Posté le jeudi 03 janvier 2019
AUTORITÉ: « Le chef est toujours menacé par l'abus de pouvoir ».

Un an après la parution de Servir, l'ancien chef d'état-major des Armées publie un nouveau livre intitulé Qu'est-ce qu'un chef, méditation profonde sur le besoin d'autorité et le rôle de ceux qui dirigent les autres. Il y défend avec force une conviction qui a guidé toute sa carrière de soldat : « Il est urgent de replacer la personne au centre des préoccupations des dirigeants. »


LE FIGARO MAGAZINE - Le principe d'autorité paraît totalement délégitimé aujourd'hui dans le discours dominant en France. On l'a encore vu récemment avec la révolte des « gilets jaunes » contre l'Etat, ressenti comme un pouvoir vertical qui écrase et contraint - ces mêmes « gilets jaunes » qui ont par ailleurs tenté une nouvelle forme d'autogestion horizontale. Parallèlement, jamais les Français n'ont autant exprimé le besoin d'ordre. Comment expliquez-vous ce paradoxe ?

Général Pierre de VILLIERS - Ce paradoxe trouve son origine dans la difficulté de la vie quotidienne moderne. D'un côté, on observe effectivement un désir d'autorité - autorité comprise dans le sens « ordonner, remettre de l'ordre » - et, de l'autre, il y a une immense soif de liberté, en ce sens que les citoyens entendent rester maîtres de leur existence alors que l'Etat ne cesse de faire peser sur eux de nouvelles contraintes. De fait, de trop nombreux facteurs de pression pèsent sur chacun d'entre nous, que l'on soit dirigeant d'une entreprise ou d'une collectivité d'êtres humains, ou simplement responsable de sa propre vie.

Pouvez-vous en citer quelques-uns pour que chacun puisse en prendre la mesure ?

« Il fallait déployer à la fois
beaucoup d'humanité parce que les gens éprouvent le besoin légitime que l'on s'occupe d'eux,
et beaucoup de fermeté parce qu'il faut obéir au chef pour être efficace. »

J'identifie cinq types de facteurs:
1) la mondialisation, l'élargissement de l'espace, l'interconnexion, la complexification de toute démarche ;
2) le temps de plus en plus court, à l'origine du stress et de tant de «burn-out» ;
3) l'insécurité (on a encore pu le constater avec le récent attentat à Strasbourg), qui génère une forme d'inquiétude, voire d'angoisse, dans la population ;
4) les nouvelles technologies, qui modifient la donne dans de nombreux métiers, mais aussi dans la vie quotidienne, avec la digitalisation, la numérisation, la robotisation, l'intelligence artificielle, nouveaux moyens de communication qui favorisent en réalité l'individualisme ; 5) l'affaiblissement de l'autorité dû à l'égocentrisme des chefs ou dirigeants qui ont tendance à s'enfermer sur eux-mêmes, et donc à s'éloigner des citoyens, administrés ou salariés.

Autrement dit, le paradoxe que vous évoquez trouve son origine dans un double mouvement : la soif de liberté car les gens sentent s'exercer sur eux de fortes pressions, et le désir d'autorité car l'homme éprouve naturellement le besoin d'ordre.
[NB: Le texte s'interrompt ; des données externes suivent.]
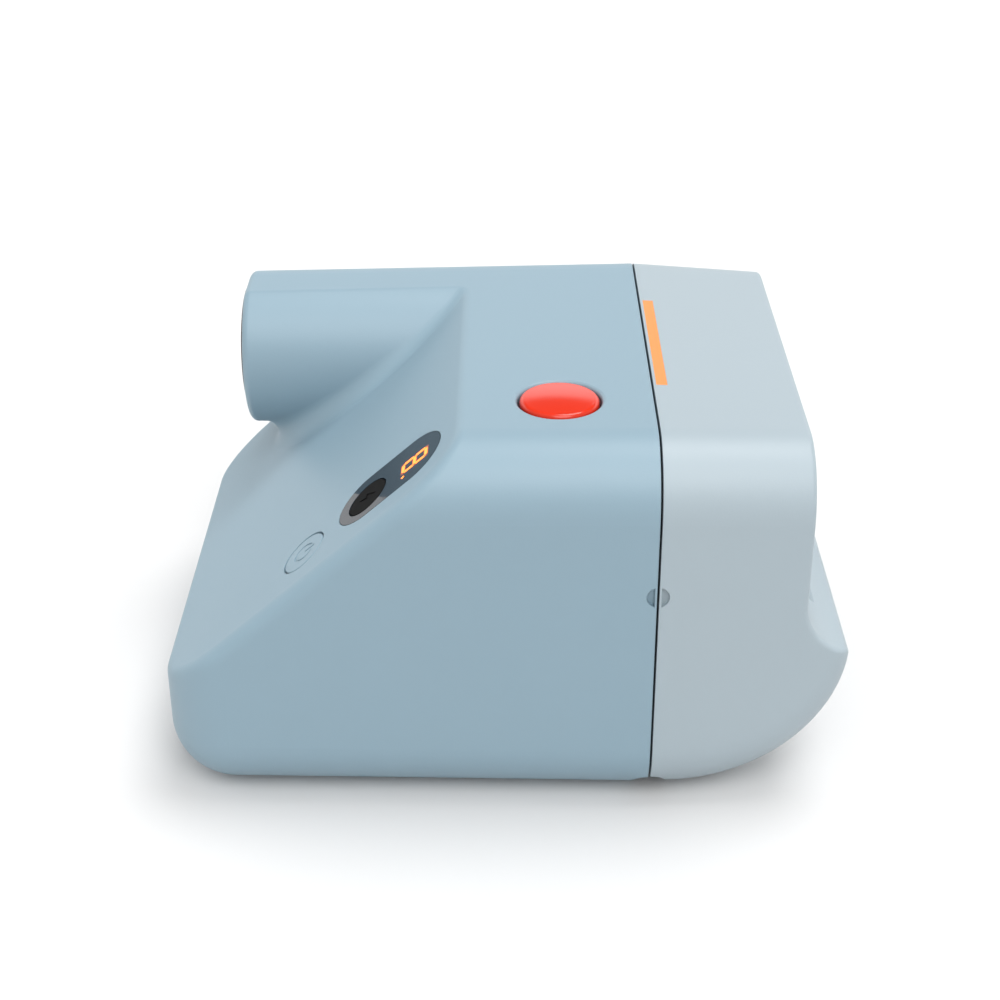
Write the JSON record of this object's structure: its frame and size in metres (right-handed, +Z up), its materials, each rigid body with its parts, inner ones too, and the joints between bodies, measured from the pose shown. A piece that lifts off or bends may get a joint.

J'ai vécu ce paradoxe lorsque j'étais chef d'état-major des Armées : il fallait déployer à la fois beaucoup d'humanité parce que les gens éprouvent le besoin légitime que l'on s'occupe d'eux, et beaucoup de fermeté parce qu'il faut obéir au chef pour être efficace. Résoudre ce paradoxe est crucial dans une armée car c'est l'obéissance qui fait l'efficacité d'une troupe au combat.

« L'autorité bien comprise suscite la confiance et l'espérance.
L'autoritarisme écrase les subordonnés.
C'est toute la différence entre un grand chef et un petit chef »

Vous venez d'évoquer la figure du chef, qui se trouve au cœur de votre nouveau livre. Qu'est-ce qu'un chef, selon vous ?

En préambule, je tiens à rappeler que la figure du chef n'est pas réservée à l'univers militaire. Certes, il y a des chefs militaires, mais il existe aussi des chefs d'entreprise, des chefs de parti, des chefs de famille, etc. En réalité, chacun est dirigeant de sa propre vie - ce que résume l'expression «de son propre chef ». Dans son acception commune, un chef est titulaire d'une parcelle d'autorité. Et c'est là que, soudain, tout se complique. Pour bien comprendre ce qu'est l'autorité, il faut d'abord s'entendre sur le sens des mots. Souvent confondu avec l'autorité, l'autoritarisme est une pression qui s'exerce de haut en bas, depuis le chef, en quelque sorte, vers ses équipes. Il en va tout différemment de l'autorité qui, à mes yeux, doit être entendue comme une action visant à faire grandir, à élever, à augmenter - ce que traduit d'ailleurs l'étymologie de ce mot qui se rattache, par sa racine latine, aux termes augere (augmenter) augure (prédire) et augustus (renforcer). L'autorité bien comprise suscite la confiance et l'espérance. L'autoritarisme écrase les subordonnés. C'est toute la différence entre un grand chef et un petit chef.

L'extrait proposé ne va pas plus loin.